Sara: It’s a sacrifice. When Stefano returns to Italy, he stays with his mum and dad, as we no longer have a house. Me being alone with all three kids is quite the commitment. But it’s OK. There are so many other things of boatlife that compensate for these sacrifices.
Stefano: It’s not ideal, but it allows us to have a fixed salary at the moment. It gives us the security to pay the port and feed the children. With three children, the responsibilities are too big to resign. It would be a different situation if it were just the two of us. It’s not the final solution, but at the moment, we have this compromise for maybe next year. The children go to school, and I commute while we take our time to see if we can find another equivalent income. Or Sara gets very rich, I quit and we leave. #laughs
What is your main difficulty right now in creating an equivalent liveaboard income stream?
Sara: Finding the time to implement our ideas. Between kids, dog and boat, there is almost no time left for anything else. Being of a creative nature, having this talent for creativity, organisation, global vision on an image level, I could do a lot of work. I have often told myself to do youtube videos because I have so much material.
I think if it weren’t for the kids Stefano would have quit his job. He’s so good at doing anything in terms of hardware, software, networks or programming. Stuff he could do for anyone and anywhere. He put together the whole energy monitoring system on our boat, which he could sell for example.
Stefano: The problem when you have children, not one but three, is you can’t mess around. You can’t say I’ll quit, and then something will happen. Alone you eat bread and potatoes, but with three children? The fact of doing this life with or without children radically changes your outlook and your responsibilities. It changes everything. For now, we keep a stable job before jumping into new opportunities.
Do you have an office on board?
Sara: Our idea was to transform our big chart table into an office, but ultimately it became storage for everything from dog food to tools. I repurposed the storage cabin a few months ago, where we have the washing machine, the watermaker and a small table. That has become my office because it’s the only place I can be alone in silence. Now it’s back to being a storage cabin. It weighs heavily not having an office. Although most jobs only require a computer, I miss having a mood board as I had in Italy. It is something I can’t recreate on the boat.
Apart from laptops, what else do you need on board to be able to work?
Stefano: We have 8 AGM lead-acid service batteries, photovoltaic panels for 1100W and a wind turbine that doesn’t yield much. Then we have a big 2KW inverter for washing machines and similar and a small inverter for our laptops. We have two Spanish SIM cards with no traffic limit for the network connection. One is a hot spot that gives Internet access to everyone, and one is just for Sara’s phone. So we have WiFi on the boat without limits. We also tried Skyroam but used it very little. We keep it on board as a backup.
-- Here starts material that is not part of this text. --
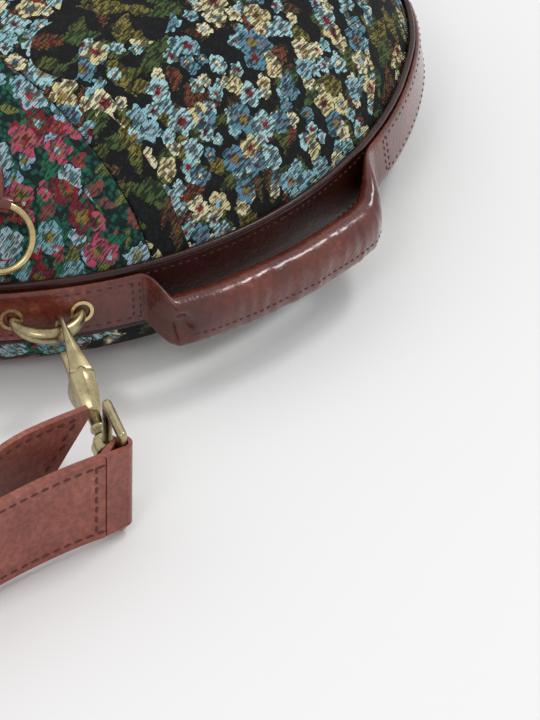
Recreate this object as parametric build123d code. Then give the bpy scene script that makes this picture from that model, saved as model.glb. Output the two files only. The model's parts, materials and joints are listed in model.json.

Sara: Then we would need silence and time to focus. Not sure where we should find that. #laughs at the end you need a computer, power and data.
Ideas for the future, are you going back land-life?
Stefano: Maybe work with charters. We gained some experience by helping friends with a day charter last year, but having people on your boat, which is your home, is very difficult.
Sara: The idea of going back is non-existent. The years on the boat were tough, but life has always had difficulties. Economic difficulties, mental difficulties. Seeing Stefano cry while fixing the boat showed our fragility in front of something bigger. He would say, “what have I dragged you into? Will we ever make it?”. In those moments, we would look each other in the eye and say, “we are already making it”. With your head, you are already in a mechanism that is no longer part of land-life. You start to feel part of something bigger, like a citizen of the world. Whereas in the city, one feels like a god on earth, when you live at sea, it makes you feel so small and humble that you look at everything with new eyes. Any effort you make is a satisfaction. Boatlife is hard work, but if I look at the broader context, I am in my underwear all day, can jump into the water whenever I want, sleep under the stars, and meet wonderful people from morning to night.
Recommendations for future liveaboards?
Sara: The Boatlife requires a lot of flexibility. We struggle to plan both working hours and sailing routes. On a boat, you have to adapt to the weather and the inconveniences that always arise. Even when I work, there are always interruptions for various reasons, from sailing to children. You don’t manage to have a daily routine split to the minute. But it’s still worth it.
Stefano: It takes flexibility, entrepreneurship and resourcefulness. If you stay on the couch and hope to get rich, your life will go on as usual. When they see you or us, they often don’t realise the work that goes into it and that they, too, could put in. I don’t say necessarily on a boat, but being a digital nomad.